After the water is infused with fish stock flavor, I scoop them out of the water and put in sliced onions and diced potatoes.

Then I put in two spoonfuls of soybean paste.  Now soybean paste deserves its own paragraph.   I can’t eat the packaged kind.  Actually, i’m lying.  I would eat it off the floor.  I should say the packaged soybean paste lacks the flavor profile of the home made kind.  My mom washes, cooks and grinds the beans, then salts it, adds the other ingredients and lets it ferment.  The major advantage of having my mom made-paste is that it doesn’t smell.  The smelly kind actually has more nutritional value but my dad is really sensitive to smell so she developed a way to make it odorless.

So after the paste is added, I just wait like 5-10 minutes depending on how much I care about the potatoes being done and add my tofu.  I usually also add zucchini but I only had mushrooms so mushrooms it is.  I also added a dash of red pepper powder and dashida (beef stock) just to mix it up.
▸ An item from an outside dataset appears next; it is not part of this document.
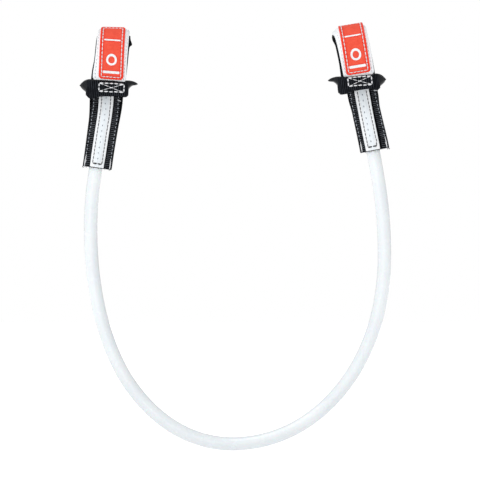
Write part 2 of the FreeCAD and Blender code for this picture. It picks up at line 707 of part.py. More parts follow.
def lens_section(body, name, drop_formula, width, near, thick, crown, width_formula, thick_formula,
                 crown_formula, near_formula, front):
    """One cross-section of a leg layer: straight sides, both faces arched over the rope."""
    sketch = new_sketch(body, name, "XY_Plane")
    sketch.setExpression(".AttachmentOffset.Base.z", drop_formula)
    half = width / 2
    radius = (half * half + crown * crown) / (2 * crown)
    faces = []
    for level in (near, near + thick):
        left = Vector(-half, front * level, 0)
        middle = Vector(0, front * (level + crown), 0)
        right = Vector(half, front * level, 0)
        faces.append((left, middle, right))
    sketch.addGeometry(Part.Arc(*faces[0]))
    sketch.addGeometry(Part.LineSegment(faces[0][2], faces[1][2]))
    sketch.addGeometry(Part.Arc(*faces[1]))
    sketch.addGeometry(Part.LineSegment(faces[1][0], faces[0][0]))
    # An arc's first point is the one it starts from going anticlockwise
    left_end, right_end = (1, 2) if front < 0 else (2, 1)
    sketch.addConstraint([
        Sketcher.Constraint("Coincident", 0, right_end, 1, 1),
        Sketcher.Constraint("Coincident", 2, right_end, 1, 2),
        Sketcher.Constraint("Coincident", 2, left_end, 3, 1),
        Sketcher.Constraint("Coincident", 0, left_end, 3, 2),
        Sketcher.Constraint("Vertical", 1),
        Sketcher.Constraint("Vertical", 3),
        Sketcher.Constraint("PointOnObject", 0, 3, -2),
        Sketcher.Constraint("Equal", 0, 2),
    ])
    radius_formula = "((%s)^2 + (%s)^2) / (2 * (%s))" % (width_formula, crown_formula, crown_formula)
    bind(sketch, "Radius", (0,), radius, "arch", radius_formula)
    bind(sketch, "DistanceX", (-1, 1, 1, 1), half, "half_width", width_formula)
    bind(sketch, "Distance", (1,), thick, "thickness", thick_formula)
    start, stop = ((1, 1), (-1, 1)) if front < 0 else ((-1, 1), (1, 1))
    bind(sketch, "DistanceY", start + stop, near, "near_face", near_formula)
    return sketch


def leg_layer(label, end, width_alias, thick_alias, under, front):
    """A leg layer lofted from the flat neck to the arch over the rope, then straight to its end.

    under is how far the layer's inner face stands from the leg's middle plane at its edges.
    """
    body = new_body(label)
    half_formula = "Sizes.%s / 2" % width_alias
    width = size(width_alias)
    thick = size(thick_alias)
    # A narrower layer takes only the middle of the arch
    share = (width / size("leg_width")) ** 2
    share_formula = "(Sizes.%s / Sizes.leg_width)^2" % width_alias
    stations = [
        ("neck", "-Sizes.leg_start", "leg_flat_crown"),
        ("arch", "-Sizes.leg_taper", "leg_crown"),
        ("end", "-Sizes.%s_leg_length" % end, "leg_crown"),
    ]
    sketches = []
    for name, drop_formula, crown_alias in stations:
        crown = size(crown_alias) * share
        crown_formula = "Sizes.%s * %s" % (crown_alias, share_formula)
        near = under + size(crown_alias) * (1 - share)
        near_formula = "%s + Sizes.%s * (1 - %s)" % (under, crown_alias, share_formula)
        sketches.append(lens_section(body, label + "_" + name, drop_formula, width, near, thick, crown,
                                     half_formula, "Sizes." + thick_alias, crown_formula, near_formula,
                                     front))
    doc.recompute()
    loft = body.newObject("PartDesign::AdditiveLoft", label + "_loft")
    loft.Profile = sketches[0]
    loft.Sections = sketches[1:]
    loft.Ruled = True
    body.Placement = leg_frame(end)
    return body


def leg_stitching(end):
    """Thread rows along both edges of the leg's front, tilted to lie on the arch."""
    label = end + "_leg_stitching"
    frame = leg_frame(end)
    half = size("leg_width") / 2
    crown = size("leg_crown")
    radius = (half * half + crown * crown) / (2 * crown)
    across = half - size("row_inset")
    face = (size("leg_gap") + size("leg_webbing_thick") + crown - radius
            + math.sqrt(radius ** 2 - across ** 2))
    tilt = math.degrees(math.asin(across / radius))
    length = size(end + "_leg_length") - size("leg_taper")
    rows = []
    for side in (-1, 1):
        row = doc.addObject("Part::Box", "%s_row_%d" % (label, (side + 1) // 2))
        row.setExpression("Length", "Sizes.row_width")
        row.setExpression("Width", "Sizes.row_thick")
        row.setExpression("Height", "Sizes.%s_leg_length - Sizes.leg_taper" % end)
        turn = Rotation(Vector(0, 0, 1), side * tilt)
        clear = size("leg_gap") / 2
        corner = turn.multVec(Vector(-size("row_width") / 2, -size("row_thick") - clear, 0))
        place = Vector(side * across, -face, -size("leg_taper") - length) + corner
        row.Placement = frame.multiply(Placement(place, turn))
        rows.append(row)
    stitching = doc.addObject("Part::Compound", label)
    stitching.Label = label
    stitching.Links = rows
    return stitching


def leg(end):
    gap = size("leg_gap")
    outer_face = gap + size("leg_webbing_thick") + gap / 2
    return [
        leg_layer(end + "_leg_front_webbing", end, "leg_width", "leg_webbing_thick", gap, -1),
        leg_layer(end + "_leg_back_webbing", end, "leg_width", "leg_webbing_thick", gap, 1),
        leg_layer(end + "_leg_stripe", end, "stripe_width", "stripe_thick", outer_face, -1),
        leg_stitching(end),
    ]


# ---------------------------------------------------------------- tube and rope

def rounded_route(points, report=None):
    """A wire of straight runs joined by tangent arcs, each as large as its two runs allow."""
    edges = []
    run_start = points[0]
    for index in range(1, len(points) - 1):
        before = points[index - 1] - points[index]
        after = points[index + 1] - points[index]
        turn = math.pi - before.getAngle(after)
        reach = 0.45 * min(before.Length, after.Length)
        radius = reach / math.tan(turn / 2)
        before.normalize()
        after.normalize()
        arc_start = points[index] + before * reach
        arc_stop = points[index] + after * reach
        inward = before + after
        inward.normalize()
        to_centre = math.hypot(reach, radius)
        middle = points[index] + inward * (to_centre - radius)
        edges.append(Part.LineSegment(run_start, arc_start).toShape())
        edges.append(Part.Arc(arc_start, middle, arc_stop).toShape())
        run_start = arc_stop
        if report:
            print("%s: corner %d turns %.1f degrees, radius %.0f mm"
                  % (report, index, math.degrees(turn), radius))
    edges.append(Part.LineSegment(run_start, points[-1]).toShape())
    return Part.Wire(edges)


def swept_rod(name, route, wire, diameter_formula):
    """A round rod along a route, made by sweeping a circle that stands square to the route's start."""
    circle = doc.addObject("Part::Circle", name + "_section")
    circle.setExpression("Radius", diameter_formula + " / 2")
    start = wire.OrderedVertexes[0].Point
    along = wire.OrderedEdges[0].tangentAt(wire.OrderedEdges[0].FirstParameter)
    circle.Placement = Placement(start, Rotation(Vector(0, 0, 1), along))
    rod = doc.addObject("Part::Sweep", name)
    rod.Sections = [circle]
    rod.Spine = (route, ["Edge%d" % (index + 1) for index in range(len(wire.Edges))])
    rod.Solid = True
    rod.Frenet = False
    return rod


def route_object(name, wire):
    route = doc.addObject("Part::Feature", name)
    route.Shape = wire
    return route


def line_tube(points):
    wire = rounded_route(points, "line_tube")
    route = route_object("tube_route", wire)
    outside = swept_rod("tube_outside", route, wire, "Sizes.tube_outer")
    bore = swept_rod("tube_bore_rod", route, wire, "Sizes.tube_bore")
    tube = doc.addObject("Part::Cut", "line_tube")
    tube.Label = "line_tube"
    tube.Base = outside
    tube.Tool = bore
    return tube, wire


def core_rope(points):
    """The rope runs through the tube and up between each leg's webbings, along the leg's middle."""
    tucks = []
    for end in ENDS:
        drop = size(end + "_leg_length") - size("rope_tuck")
        tucks.append(leg_frame(end).multVec(Vector(0, 0, -drop)))
    wire = rounded_route([tucks[0]] + points + [tucks[1]])
    route = route_object("rope_route", wire)
    rope = swept_rod("core_rope", route, wire, "Sizes.rope_thick")
    rope.Label = "core_rope"
    return rope, wire


# ---------------------------------------------------------------- build, check and write

route_points = [Vector(x, 0, z) for x, z in ROUTE]
parts = []
for end in ENDS:
    parts += [saddle(end), keeper_band(end), keeper_stitching(end), boom_strap(end), loop_tape(end)]
    parts += tab(end)
    parts += leg(end)
tube, tube_wire = line_tube(route_points)
rope, rope_wire = core_rope(route_points)
parts += [tube, rope]
doc.recompute()

for item in doc.Objects:
    if "Invalid" in item.State or "Error" in item.State:
        raise RuntimeError("%s failed: %s" % (item.Name, item.State))
for part in parts:
    if part.Shape.isNull() or not part.Shape.isValid() or not part.Shape.Solids:
        raise RuntimeError("%s has no valid solid" % part.Label)

ring_area = math.pi / 4 * (size("tube_outer") ** 2 - size("tube_bore") ** 2)
rope_area = math.pi / 4 * size("rope_thick") ** 2
print("tube: length %.1f mm, volume %.0f mm3, section times length %.0f mm3"
      % (tube_wire.Length, tube.Shape.Volume, ring_area * tube_wire.Length))
print("rope: length %.1f mm, volume %.0f mm3, section times length %.0f mm3"
      % (rope_wire.Length, rope.Shape.Volume, rope_area * rope_wire.Length))
for end in ENDS:
    neck = neck_point(end)
    print("%s neck at %.2f, %.2f, %.2f" % (end, neck.x, neck.y, neck.z))

os.makedirs("parts", exist_ok=True)
for part in parts:
    part.Shape.exportStep("parts/%s.step" % part.Label)
print("%d parts written" % len(parts))
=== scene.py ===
"""The looks of a windsurfing harness line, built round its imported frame.

Lengths in the tables and helpers are millimetres, and points handed to Blender are metres. Each end
has a frame of its own, as in the CAD: origin on the boom's axis, X along the boom, Z to the crest.
"""
import json
import random
from math import asin, copysign, cos, dist, exp, hypot, pi, radians, sin, sqrt, tan

import bpy
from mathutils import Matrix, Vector


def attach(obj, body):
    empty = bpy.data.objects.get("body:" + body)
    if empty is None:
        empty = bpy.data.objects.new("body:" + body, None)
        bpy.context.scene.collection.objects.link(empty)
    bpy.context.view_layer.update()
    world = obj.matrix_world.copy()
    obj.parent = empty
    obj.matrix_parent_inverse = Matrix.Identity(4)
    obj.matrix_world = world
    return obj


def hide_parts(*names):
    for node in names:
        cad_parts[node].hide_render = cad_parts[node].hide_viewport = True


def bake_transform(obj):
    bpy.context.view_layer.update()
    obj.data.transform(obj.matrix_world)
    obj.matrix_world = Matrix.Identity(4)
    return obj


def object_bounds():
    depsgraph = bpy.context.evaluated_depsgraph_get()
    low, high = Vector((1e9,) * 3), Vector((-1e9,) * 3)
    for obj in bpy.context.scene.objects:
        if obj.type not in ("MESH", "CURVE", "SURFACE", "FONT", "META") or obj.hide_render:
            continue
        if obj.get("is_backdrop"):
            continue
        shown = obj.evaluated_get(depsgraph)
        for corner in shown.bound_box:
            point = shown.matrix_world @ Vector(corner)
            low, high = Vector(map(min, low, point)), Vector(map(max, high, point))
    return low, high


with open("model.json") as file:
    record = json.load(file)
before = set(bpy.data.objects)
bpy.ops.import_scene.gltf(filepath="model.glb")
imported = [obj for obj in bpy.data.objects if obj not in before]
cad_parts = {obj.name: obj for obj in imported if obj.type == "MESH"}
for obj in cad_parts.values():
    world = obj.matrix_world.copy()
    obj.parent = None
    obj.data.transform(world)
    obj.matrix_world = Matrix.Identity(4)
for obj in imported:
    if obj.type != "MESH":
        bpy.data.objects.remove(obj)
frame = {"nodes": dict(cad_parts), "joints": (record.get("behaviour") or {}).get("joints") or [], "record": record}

cad_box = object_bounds()
random.seed(7)
MM = 0.001
BACK = Vector((0, 1, 0))
JOINTS = {joint["name"]: joint for joint in frame["joints"]}
MOUNTS = {mount["name"]: mount for mount in frame["record"]["mounts"]}


# ---- numbers

def clamp(value, low=0.0, high=1.0):
    return max(low, min(high, value))


def ease(low, high, value):
    """0 before low, 1 after high, and smooth between them."""
    share = clamp((value - low) / (high - low))
    return share * share * (3 - 2 * share)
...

Then i just let it bubble.  My favorite thing about Korean stews is how it bubbles.  The sound, the smell, the colors make me happy.  I can’t describe it in words but thank god youtube is here to show you the final product:

Eat with rice, and kimchi.  Napa cabbage is used in the making of traditional kimchi and is best picked in the winter.  There is no more traditional kimchi until the family 김장 aka kimchi making palooza.   Therefore I ate my jiggae with freshly made 파김치 (green onion kimchi) and 깍두기 (radish kimchi).

And then my mom told me all the things wrong with my stew.  I forgot to add some stuff but I tuned it out.  Lady  is always raining on my jiggae parade.